Lots of good questions and thoughts.

1) credit spread risks are truely insane. On the very day Global Crossing was running out of money (just a few days ago) it got bailed out by the bond market somehow at good rates too. More money than they asked for. That is how totally insane it is.
2) I can not make heads or tails out of the TED spread. Although I like treasuries (I really do not play them), and there is a very real of the FED pausing here and the treasury market revolting. If there was a play I think it would be something like long June 05 ED and short June 05 treasuries. It is conceivable that both win. If I was inclined to hedge, that would be it.
3) A safer way to play for what you think is insanity (a FED pause) would be to buy June ED 97.00 calls for 7.5 (IMO that is a very good play). Last year at this time you would have had to pay 20 points minimum for those things, if not 30 (only 20 bps out of the money with 6 months to expiry). A likely big winner on any pause between now and April. One could short a few treasuries I suppose as a hedge and pick up a bunch of those calls for cheap. I got some for 6.5 a few days ago. At that price there was almost ZERO probability of the FED pausing between now and June. PS I also have some from 14 as I thought they were a bargain there too. An appropriate FED pause gets you 40 or perhaps even 50 points back. Who knows. Even 20 would look good.
4) ED calls are far safer than futures in case there is a blowup (doubtful IMO but it could happen. Even Heinz agrees with that statement).
5) March ED futures probably are low risk. Actually if you look at both March and June they do not seem to want to go down here (they do not seem to want to go up either). All in all, the COT data looks pretty good on Eurodollars too. There could be a very strong over-reaction on a pause. I would think that would be good for gold and silver. At any rate, If I get a big pop, I am not sticking around on all of them. The last set of calls probably goes off quickly.
6) Speaking of gold and silver... The action looks hopeless since this is supposedly the strong period of the year. What I think happened is with the Bush win, the strong period was shifted up by a month. We also had people gaming the ETF launch then taking profits. I also think there was purposefull smack down of gold and silver by someone.
7) Another problem with gold and silver is the very real possibility of a rate cut in the UK. That will lend a lot of support to the US$ IMO. I am sure Greenspan would love to get a pop in the US$ before announcing a pause. There might be one hell of a currency whipsaw if the UK cuts before Greenspan pauses (if greenspan pauses, but I think he will if we get one more set of bad housing starts and job data).
8) As we have discussed per Brian Reynolds, there is a very real chance for a continued M&A activity lending itself to more stock mania. Perhaps this runs until every company has taken all their cash and stupidy used it to buy back shares at these absurd prices.

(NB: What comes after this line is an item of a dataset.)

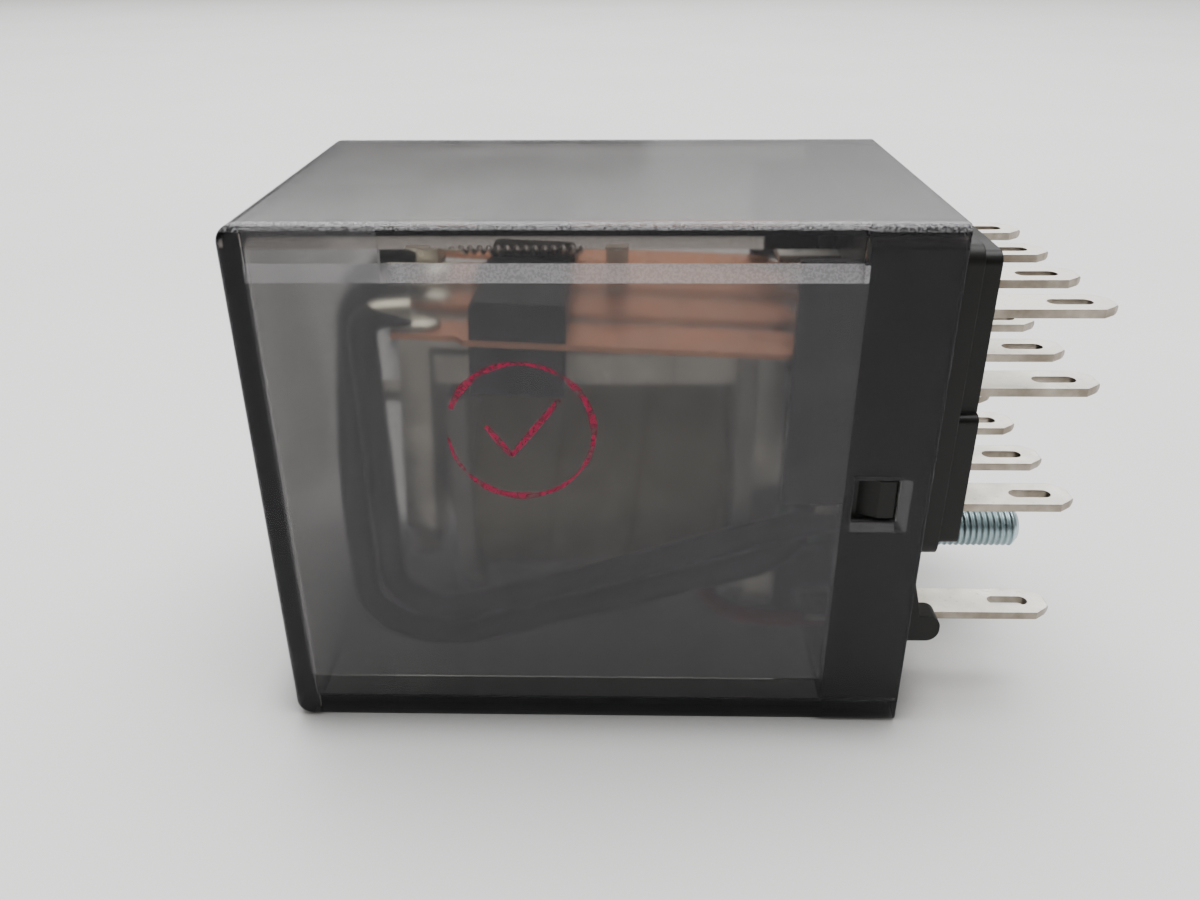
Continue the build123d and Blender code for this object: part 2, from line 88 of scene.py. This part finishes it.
# Where the leads' sleeves stop and their bare ends lie along the springs' tabs
BARE_END_X = SPRING_TAB_LO.x + 1.0 * MM
BARE_END_Z = SPRING_TAB_HI.z + 0.66 * MM


# ------------------------------------------------------------------ shader building
class Shader:
    """One material's node tree. Inputs may be numbers, colours or other nodes' sockets."""

    def __init__(self, name):
        self.material = bpy.data.materials.new(name)
        self.material.use_nodes = True
        self.tree = self.material.node_tree
        self.tree.nodes.clear()
        self.output = self.tree.nodes.new("ShaderNodeOutputMaterial")
        self.place = self.add("ShaderNodeTexCoord").outputs["Object"]

    def add(self, kind, inputs=None, **settings):
        made = self.tree.nodes.new(kind)
        for key, value in settings.items():
            setattr(made, key, value)
        for key, value in (inputs or {}).items():
            self.fill(made.inputs[key], value)
        return made

    def fill(self, socket, value):
        if isinstance(value, bpy.types.NodeSocket):
            self.tree.links.new(value, socket)
        elif socket.type == "RGBA" and len(value) == 3:
            socket.default_value = (*value, 1.0)
        else:
            socket.default_value = value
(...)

9) I would guess there would be at least an initial huge pop to the upside if the FED pauses. Perhaps it will even mark the top. Big gap and crap as everyone realizes what a phony recovery this all is.
10) I almost forgot. No, the US should not be AAA rated. Odds of an eventual default are reasonably high. But I feel that way about the EU and the UK as well. That could easily be 10 years off. No way to time it, not now anyway. Too far out and too much credit needs to be destroyed first IMO.

Those are my thoughts and as you can see there are a lot of cross currents.